By | - August 22, 2018

Steve Benmor is a recognized divorce lawyer, family mediator, arbitrator, speaker, writer and educator. Mr. Benmor has worked as lead counsel in many divorce trials, held many leadership positions in the legal community and has been regularly interviewed on television, radio and in newspapers as an expert in Family Law.

Society still views divorce as a negative event. Family and friends will console you and offer you their sympathy when they hear that you are divorcing. Some family members will even mourn the loss of the other spouse as though it is their personal loss.

However, times are changing. With 50% of all marriages ending in divorce, the end of a marriage (due to a decision to separate) is commonplace.  Everybody is affected by divorce. At this high percentage rate, divorce is close to home. If a person is not divorced, then chances are their parents, children, friends or colleagues have divorces. Divorce is just that common.  

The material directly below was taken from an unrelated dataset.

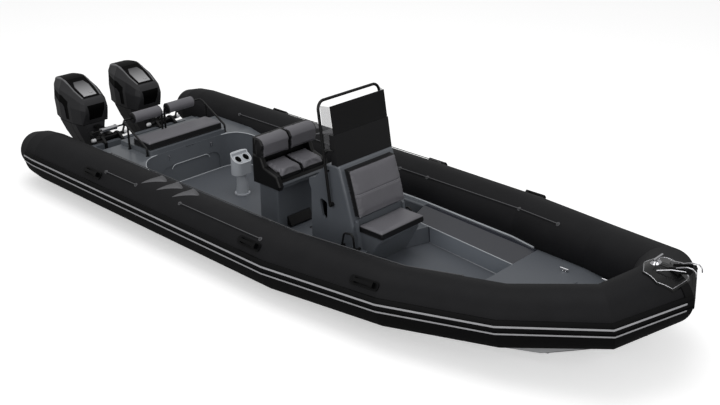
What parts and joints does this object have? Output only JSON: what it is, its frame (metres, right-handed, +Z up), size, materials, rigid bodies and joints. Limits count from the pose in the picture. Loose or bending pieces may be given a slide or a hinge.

Despite times changing, people still feel sadness by the ending of their marriage.  Many feel disconnected from society, religion and family. This is normal. No one wants their marriage to end and for their family life to change. However, divorce doesn’t have to be just about losing something. If only one is able to channel their sadness into the creation of something positive.

As a result of divorce being so common, society has come to accept this as a normal fact of life. In fact, it is coming to be seen as another family stage, sandwiched somewhere in between birth, adulthood, graduation, employment, marriage, children, empty nesting, becoming grandparents, retirement and death.  Divorce has even become the topic of social media reporting on divorce selfie’s, divorce parties, divorce bonfires, spiritual divorces and even divorce ceremonies.

For some, divorce is seen as a spiritual renewal.  This is called a spiritual divorce. It is seen as a new beginning. It is seen as an opportunity to improve oneself. It is seen as an opportunity to reconnect in a new way with friends and family. It certainly is an opportunity to re-define the relationship between parent and child.  It is a time to establish new relationships with old friends. For many, divorce is an opportunity to become more spiritual, more connected to religion, and closer with God.

According to self-help author Debbie Ford, “Divorce becomes a holy moment when you choose to use it as a catalyst for having an extraordinary life.”

Just like marriage does not happen by accident, so too with divorce. If marriage is the joining of two people, then divorce is the uncoupling of two people. This is simply two sides of the same coin. Just like marriage was an opportunity to establish a new life, so too divorce is an opportunity to establish a new you.